No es necesario ser Anton Ego ni que un ratón cocine un ratatouille para quedar tan impresionado con un restaurante. Porque Dondoh, un sitio recién abierto en un año aciago para el comer y el beber, parece llevar meses en operaciones, con personal atento el 100% y una sólida cocina que se presenta como “parrilla japonesa”, pero que también toma prestadas otras influencias exóticas. La pura carta de vegetales -con berenjena grillada, lechuga a la brasa, coliflor a la parrilla y una palta de la que hablaremos- ya los distingue con una singularidad que no se encuentra en otros templos del grill. Esa media palta con un huevo pochado ($8.500), con su goteo de chimichurri, algo de nabo (creemos) y almendras crocantes provoca un resultado final tan oleoso como sabroso.
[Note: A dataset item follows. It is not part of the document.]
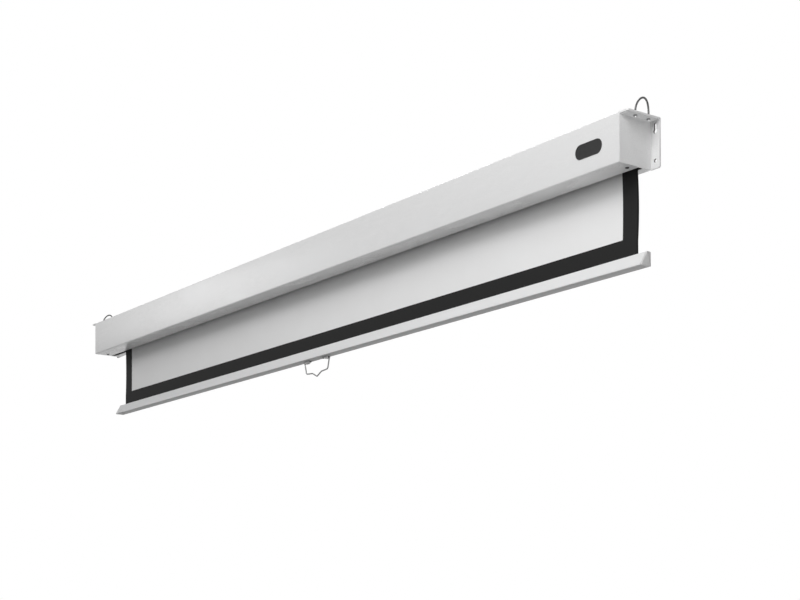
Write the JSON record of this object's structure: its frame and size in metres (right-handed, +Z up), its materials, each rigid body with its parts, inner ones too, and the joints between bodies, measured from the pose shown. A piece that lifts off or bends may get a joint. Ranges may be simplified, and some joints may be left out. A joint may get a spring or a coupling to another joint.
{
  "type": "pull down projector screen",
  "caption": "Spring roller projector screen in a long white case: black-bordered cloth, aluminium bottom bar, wire pull handle, wall flanges and ceiling eyes.",
  "frame": {"origin": "the middle of the case's rear face, on the wall plane", "axes": "+X along the case towards its idler end, +Y into the wall, +Z up"},
  "size_m": [2.4446, 0.0922, 0.3836],
  "materials": {
    "case_paint": "satin white powder coat",
    "zinc_wire": "bright zinc-plated wire",
    "zinc_nuts": "bright zinc-plated steel",
    "black_screws": "black oxide",
    "name_plate": "blank, satin black",
    "mechanism_steel": "plain zinc-plated steel",
    "spring_steel": "dark oiled spring steel",
    "inner_plastic": "dark moulded plastic",
    "roller_steel": "galvanised steel tube",
    "cloth_white": "matt white coated screen cloth",
    "cloth_black": "matt black printed border",
    "bar_aluminium": "satin silver extrusion",
    "bar_plastic": "light grey moulded plastic"
  },
  "bodies": {
    "case": {"case_shell": "case_paint", "end_bracket_left": "case_paint", "end_bracket_right": "case_paint", "case_screw_lower_left": "black_screws", "case_screw_lower_right": "black_screws", "case_screw_upper_left": "black_screws", "case_screw_upper_right": "black_screws", "hanging_eye_left": "zinc_wire", "hanging_eye_right": "zinc_wire", "eye_nut_top_front_left": "zinc_nuts", "eye_nut_top_front_right": "zinc_nuts", "eye_nut_top_rear_left": "zinc_nuts", "eye_nut_top_rear_right": "zinc_nuts", "eye_nut_under_front_left": "zinc_nuts", "eye_nut_under_front_right": "zinc_nuts", "eye_nut_under_rear_left": "zinc_nuts", "eye_nut_under_rear_right": "zinc_nuts", "name_plate": "name_plate", "spring_saddle": "mechanism_steel", "spring_shaft": "mechanism_steel", "ratchet_disc": "mechanism_steel", "torsion_spring": "spring_steel", "spring_plug": "inner_plastic", "idler_saddle": "mechanism_steel", "idler_bush": "inner_plastic"},
    "roller": {"roller_tube": "roller_steel", "spring_cap": "inner_plastic", "idler_cap": "inner_plastic", "idler_pin": "mechanism_steel", "cloth_roll": "cloth_white", "pawl_pin_a": "mechanism_steel", "pawl_pin_b": "mechanism_steel"},
    "upper_pawl": {"pawl_a": "mechanism_steel"},
    "lower_pawl": {"pawl_b": "mechanism_steel"},
    "bar": {"image_cloth": "cloth_white", "border_cloth": "cloth_black", "hem_rod": "inner_plastic", "bottom_bar": "bar_aluminium", "bar_cap_left": "bar_plastic", "bar_cap_right": "bar_plastic", "handle_clip_left": "bar_plastic", "handle_clip_right": "bar_plastic", "handle_screw_left": "black_screws", "handle_screw_right": "black_screws"},
    "handle": {"pull_handle": "zinc_wire"}
  },
  "joints": [
    {"name": "bar_slide", "type": "slide", "parent": "case", "child": "bar", "axis": [0, 0, -1], "range_m": [-0.1665, 1.2488], "deforming": ["image_cloth", "border_cloth"]},
    {"name": "roller_spin", "type": "hinge", "parent": "case", "child": "roller", "pos_m": [0, -0.05755, 0], "axis": [1, 0, 0], "range_deg": [-2701, 361]},
    {"name": "pawl_a_swing", "type": "hinge", "parent": "roller", "child": "upper_pawl", "pos_m": [-1.1815, -0.04505, 0.0155], "axis": [1, 0, 0], "range_deg": [0, 24]},
    {"name": "pawl_b_swing", "type": "hinge", "parent": "roller", "child": "lower_pawl", "pos_m": [-1.1815, -0.07005, -0.0155], "axis": [1, 0, 0], "range_deg": [0, 24]},
    {"name": "handle_swing", "type": "hinge", "parent": "bar", "child": "handle", "pos_m": [0.024, -0.0324, -0.2525], "axis": [1, 0, 0], "range_deg": [-85, 85]}
  ],
  "couplings": [
    {"joint": "roller_spin", "follows": "bar_slide", "rad_per_m": -37.736}
  ]
}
O sea: vegetarianos felices. Pero como igual la carne todavía manda en estos días, se partió con un tártaro ($8.500), dispuesto en forma de cilindro, el cual fue bañado en una salsa ponzu mezclada con yema de huevo. De acompañamiento, unos trozos de pan magro y unas galletas con su toque de alga. Parecía poco, pero no. Y ya quedaba en claro lo de este restaurante: uno puede entregarse no más, porque no hay que hacer actos de fe. Aquí cocinan rico.
De los fondos, una opción en la que su sencillez es su fortaleza: medio pollo (no de los inflados a punta de botiquín, a $13.500) ligeramente ahumado, con algo de cítrico. La verdad es que ocurre como en la película de Pixar: es reencontrarse con un sabor y una textura de la infancia, de la mano de alguien que veló por la cocción justa e hizo honores al plumífero que entregó su vida por uno. Un ejemplo de lo complejo de lo simple, acompañado de una coleslaw a la manera del lugar, más despojada y menos cargada a la mayo = menos pesada. Más zen, podría decirse.
El otro plato fuerte, de la difícil elección entre varias carnes, fue un filete ($16.500). Este se pidió término medio y venía cortadito, con una mantequilla al ajo que le quitaba lo light, pero que le ponía SABOR. Si a esto se suma un justo espolvoreo de togarashi, ese mix picante de especias nipón, la cosa no pudo ser más perfecta. Porque la no intervención en la carne está bien a veces, pero si la mano del artista es así, que venga y aliñe no más.
Como para compensar, y fue la elección precisa, se pidió una ensalada de pepino fresquísima ($6.000) y con algunos mínimos toques de rocoto seco y una sensación de fondo agridulce, aporte del vinagre enchulado para sushi.
Durante esta misión se bebió agua y una copa de vino, servida desde la botella (y presentada como debe ser). Y al ver pasar otros platos, como un tempura de pulpo que se veía perfecto, fue quedando el resto de la carta como una wishlist. Esto fue lo que se pensó, junto con los cafés (y en ese momento recién lució la vajilla, bella, porque la comida estaba tan buena que los contenedores no alcanzaban a destacar, la verdad), acompañada de una créme brûlée con un toque de miso ($5.500). Y lo que en otros casos es alerta de desastre, nuevamente fue un acierto en este caso, con una pizca de agridulce y todos los adornos comestibles operando como complementos reales y justos.
En fin. Hay lugares a los que uno llega yéndose, como en el poema de Gonzalo Rojas (ese, el de “El señor que aparece de espaldas”). Y otros como este: en que al irse, uno ya está volviendo.